For context, it happens right after this:

Changed group ownership of private files in /var/aegir/platforms/platform1/web/sites/site1/private/files to www-data

  • colan committed 9dd5635 on 7.x-3.x
    Issue #2542236 by colan: Excluded directories that shouldn't be in site...
colan’s picture

Status: Reviewed & tested by the community » Active

Committed #18 as there were no reported problems a while after RTBC.

Setting back to Active for #21.

memtkmcc’s picture

That's correct -- Since private/temp is no longer included in backups and only recreated later during migration, this check needs to be removed to not cause confusion due to (otherwise harmless) warning in the task log.

memtkmcc’s picture

Status: Active » Needs review
colan’s picture

But if it does exist, shouldn't the group still be changed?

memtkmcc’s picture

1. It will not be included in any backup anymore, so not sure how it could exist there?
2. Its group will be changed a moment later in function _provision_drupal_create_directories anyway
3. This check doesn't change anything, it's just a check, no longer relevant, at least no longer relevant directly after the archive is expanded and before function _provision_drupal_create_directories is run.

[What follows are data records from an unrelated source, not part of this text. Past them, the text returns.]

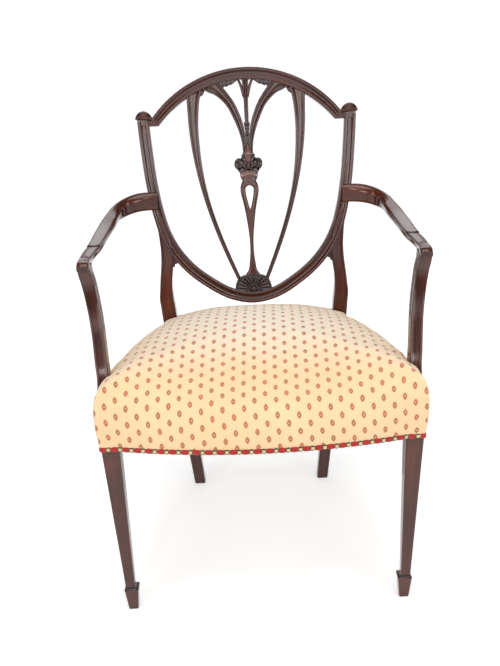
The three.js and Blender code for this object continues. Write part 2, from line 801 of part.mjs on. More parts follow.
const frontLegInner = frontLegHalfSpan - frontLegWidth / 2;
const frontLegOuter = frontLegHalfSpan + frontLegWidth / 2;
const frontLegBack = frontLegFront + frontLegWidth;

// Front line of the seat: an arc between the front legs
function frontLine(across) {
  const share = Math.min(1, Math.abs(across) / frontLegInner);
  return frontLegFront - frontRailBulge * (1 - share ** 2);
}

// Outer line of the seat's side, from the back of the front leg to the back
function sideLine(depth) {
  const share = Math.max(0, (depth - frontLegBack) / (seatBackDepth - frontLegBack));
  const bow = sideRailBulge * (1 - (2 * share - 1) ** 2);
  return THREE.MathUtils.lerp(frontLegOuter, seatBackHalfWidth, share) + bow;
}

// Middle of a back leg at a height below the top of the seat
function backLegSpan(height) {
  return THREE.MathUtils.lerp(backFootHalfSpan, stileHalfSpan, height / shieldFootHeight);
}

const backLegFace = backLegFront(railMiddle, backLegSpan(railMiddle));

function extruded(points, bottom, height) {
  const shape = new THREE.Shape(points.map(([x, y]) => new THREE.Vector2(x, y)));
  const geometry = new THREE.ExtrudeGeometry(shape, { depth: height, bevelEnabled: false });
  geometry.translate(0, 0, bottom);
  return solidOf(geometry);
}

function ordered(a, b) {
  return [Math.min(a, b), Math.max(a, b)];
}

function frontRailBody(grow = 0) {
  const half = frontLegInner - clearance + grow;
  const outer = [];
  const inner = [];
  for (let step = 0; step <= 2 * railSteps; step += 1) {
    const across = THREE.MathUtils.lerp(-half, half, step / railSteps / 2);
    outer.push([across, frontLine(across) - grow]);
    inner.unshift([across, frontLine(across) + railThickness + grow]);
  }
  return extruded([...outer, ...inner], railBottom - grow, railHeight + 2 * grow);
}

function sideRailBody(side, grow = 0, outward = 0) {
  const front = frontLegBack + clearance - grow;
  const outer = [];
  const inner = [];
  for (let step = 0; step <= railSteps; step += 1) {
    const depth = THREE.MathUtils.lerp(front, railBackEnd, step / railSteps);
    outer.push([side * (sideLine(depth) + grow + outward), depth]);
    inner.unshift([side * (sideLine(depth) - railThickness - grow), depth]);
  }
  return extruded([...outer, ...inner], railBottom - grow, railHeight + 2 * grow);
}

function backRailBody(grow = 0) {
  return block(
    [-stileHalfSpan, stileHalfSpan],
    [backRailFront - grow, backRailFront + railThickness + grow],
    [railBottom - grow, railTop + grow],
  );
}

const railBackEnd = backLegFront(railBottom, backLegSpan(railBottom));
const tenonLevels = [railMiddle - seatTenonHeight / 2, railMiddle + seatTenonHeight / 2];

// Tenon of the front rail, which runs across into a front leg
function frontTenon(side, grow = 0) {
  const limits = ordered(side * (frontLegInner - seatTenonLength), side * (frontLegInner + seatTenonLength));
  const front = frontLegFront + seatTenonInset;
  return block(limits, [front, front + tenonThickness], tenonLevels, grow);
}

// Tenon of a side rail, which runs forward into a front leg or back into a back leg
function sideTenon(side, shoulder, grow = 0) {
  const middle = side * (sideLine(shoulder) - sideTenonInset);
  return block(
    [middle - tenonThickness / 2, middle + tenonThickness / 2],
    [shoulder - seatTenonLength, shoulder + seatTenonLength],
    tenonLevels,
    grow,
  );
}

// Tenon of the back rail, which runs across into a back leg
function backTenon(side, grow = 0) {
  const shoulder = backLegSpan(railMiddle) - backLegWidth / 2;
  const limits = ordered(side * (shoulder - seatTenonLength), side * (shoulder + backTenonLength));
  const front = backRailFront + seatTenonInset;
  return block(limits, [front, front + tenonThickness], tenonLevels, grow);
}

// Three-cornered blocks glued and screwed into the corners of the seat frame
function cornerBlock(side, end) {
  const front = end === 'front';
  const [across, depth] = front
    ? [frontLegHalfSpan, frontLegFront + seatTenonInset]
    : [stileHalfSpan, backRailFront + seatTenonInset];
  const reach = front ? frontBlockReach : backBlockReach;
  const inward = front ? 1 : -1;
  const corners = [[across, depth], [across, depth + inward * reach], [across - reach, depth]];
  return extruded(corners.map(([x, y]) => [side * x, y]), railBottom + blockInset, blockHeight);
}

// A countersunk screw with its head at a place and its point along a direction
function placedScrew(length, at, along, grow = 0) {
  const head = screwHeadRadius + grow;
  const shank = screwShankRadius + grow;
  const profile = [
    [0, -grow], [head, -grow], [shank, head - shank], [shank, length - shank], [0, length + grow],
  ].map(([radius, forward]) => new THREE.Vector2(radius, forward));
  const geometry = new THREE.LatheGeometry(profile, screwFacets);
  geometry.applyQuaternion(new THREE.Quaternion().setFromUnitVectors(
    new THREE.Vector3(0, 1, 0),
    along.clone().normalize(),
  ));
  geometry.translate(at.x, at.y, at.z);
  return solidOf(geometry);
}

// Bore for a screw: the screw grown by the clearance, open behind its head
function screwBore(length, at, along) {
  const step = along.clone().normalize();
  const radius = screwHeadRadius + clearance;
  const geometry = new THREE.CylinderGeometry(radius, radius, length, screwFacets * 2);
  geometry.translate(0, -length / 2, 0);
  geometry.applyQuaternion(new THREE.Quaternion().setFromUnitVectors(new THREE.Vector3(0, 1, 0), step));
  geometry.translate(at.x, at.y, at.z);
  return placedScrew(length, at, along, clearance).add(solidOf(geometry));
}

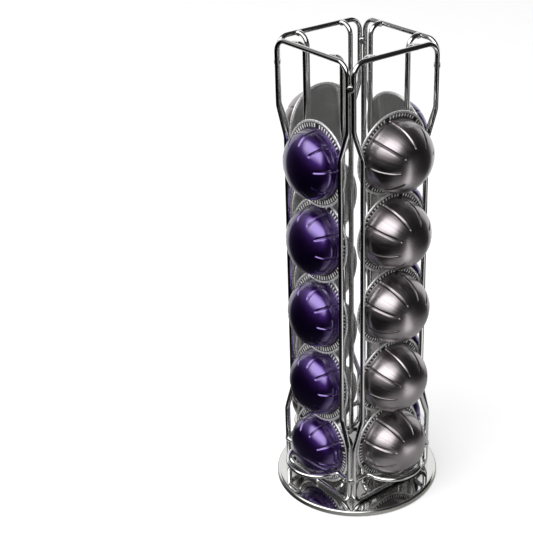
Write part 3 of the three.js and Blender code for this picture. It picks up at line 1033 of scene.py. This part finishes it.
def pale_floor():
    """A plain pale floor that looks white to the camera and keeps the shadow."""
    bm = bmesh.new()
    bmesh.ops.create_grid(bm, x_segments=1, y_segments=1, size=FLOOR_HALF)
    mesh = bpy.data.meshes.new("floor")
    bm.to_mesh(mesh)
    bm.free()
    floor = bpy.data.objects.new("floor", mesh)
    bpy.context.scene.collection.objects.link(floor)
    material, tree, shader = finish("pale_floor", colour=(0.7, 0.7, 0.7), roughness=0.9, metallic=0.0)
    shader.inputs["Specular IOR Level"].default_value = 0.0
    clean, trodden = (0.71, 0.71, 0.71), (0.69, 0.69, 0.69)
    tint(tree, shader, spread(tree, grain(tree, scale=40, detail=3), low=0, high=1), clean, trodden)
    to_camera, mirrored = ray_kinds(tree)
    lit = tree.nodes.new("ShaderNodeAddShader")
    tree.links.new(shader.outputs[0], lit.inputs[0])
    tree.links.new(glow(tree, "ShaderNodeEmission", product(tree, to_camera, FLOOR_GLOW)), lit.inputs[1])
    # Painted light: where metal mirrors the floor, the floor glows with these painted pools and strips
    in_metal = glow(tree, "ShaderNodeEmission", floor_in_metal(tree))
    seen = choose(tree, mirrored, lit.outputs[0], in_metal)
    tree.links.new(seen, tree.nodes["Material Output"].inputs["Surface"])
    mesh.materials.append(material)


def soft_light(name, azimuth, elevation, distance_off, size, power):
    """A square soft light that looks at the rack and isn't mirrored in it."""
    lamp = bpy.data.lights.new(name, "AREA")
    lamp.shape = "SQUARE"
    lamp.size = size
    lamp.energy = power
    holder = bpy.data.objects.new(name, lamp)
    away = heading(azimuth, elevation)
    holder.location = AIM + away * distance_off
    holder.rotation_euler = away.to_track_quat("Z", "Y").to_euler()
    holder.visible_glossy = False
    bpy.context.scene.collection.objects.link(holder)


def camera():
    """Stands where the photograph was taken from."""
    lens = bpy.data.cameras.new("camera")
    lens.lens = LENS
    lens.sensor_width = SENSOR
    lens.sensor_fit = "HORIZONTAL"
    lens.shift_x = LENS_SHIFT
    holder = bpy.data.objects.new("camera", lens)
    holder.location = CAMERA_PLACE
    holder.rotation_euler = (math.radians(CAMERA_TILT), 0, math.radians(CAMERA_TURN))
    bpy.context.scene.collection.objects.link(holder)
    bpy.context.scene.camera = holder


bpy.context.scene.view_settings.view_transform = "Standard"
studio_world()
pale_floor()
soft_light("key_light", azimuth=-83, elevation=43, distance_off=1.2, size=1.4, power=14)
soft_light("fill_light", azimuth=-160, elevation=30, distance_off=1.6, size=1.2, power=4)
camera()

EDIT for #3 -- This check doesn't change anything, because the directory doesn't exist at this point, so it's just a check for the directory existence, which obviously fails.

colan’s picture

That explanation works for me.

memtkmcc’s picture

I realised my point #3 was not clear enough, so added this:

EDIT for #3 -- This check doesn't change anything, because the directory doesn't exist at this point, so it's just a check for the directory existence, which obviously fails.

colan’s picture

Status: Needs review » Fixed

Looks like this was fixed in 4d870e1c2df3d204c38437e98a4624dccc037db5.

Status: Fixed » Closed (fixed)

Automatically closed - issue fixed for 2 weeks with no activity.